The S&P 500 slid 2.38% and the Nasdaq slipped 2.98%.
The world's biggest developed economies are in for a double-dip, says Dariusz Kowalczyk, chief investment strategist at SJS Markets. He speaks with CNBC's Anna Edwards and Chloe Cho about how severe this dip will be:
Asia
The MSCI Asia Pacific Index ex-Japan fell 1.9% Wednesday.
Japan was closed today for a holiday; the Shanghai Composite rose 0.77%; Australia’s S&P/ASX 200 Index dipped 1.33% and India's Sensex Index declined 0.74%.
In Europe, the Dow Jones Stoxx 600 has fallen 0.10% Wednesday.
French bank Société Générale today reported higher than expected profits and disclosed it had an exposure of €3bn to Greek government debt.
Société Générale posted a net profit of €1.06bn for the first quarter of the year, compared to a loss of €278m in the first three months of 2009, the company said.
The ISEQ has dropped 0.05% in Dublin.
Market cap leader CRH has risen 0.11% after publishing a trading statement today; Elan is off 2.20%; AIB has fallen 3.46% and BoI is unchanged.
The BDI closed at 3,005 on Thursday, Dec 31st - - a rise of 289% in 2009. The index averaged 59% lower in 2009 than a year earlier.
On Monday, the BDI lost 5 points 3,354; on Tuewsday the index fell 2 points to 3,352.

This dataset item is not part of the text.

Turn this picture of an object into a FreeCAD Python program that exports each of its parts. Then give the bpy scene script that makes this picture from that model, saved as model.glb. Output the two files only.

In the Financial Times on Wednesday, Feb 17th, Javier Blaswrote that the weakness in the Baltic Dry Index, long seen as an indicator of global economic activity, does not reflect a downturn in global trade. Instead, the measure of freight costs is showing a strong supply of new vessels that helps explain the 40% drop in three months. “New supply is astonishingly high and it is overwhelming the otherwise robust demand for bulk commodities from China,” he wrote. “On the other hand, bullish investors should be cautious of any near-term turnround. Rather than a sign of stronger economic activity and commodities demand, it is likely to reflect cancelled orders, scrappage and port congestion.”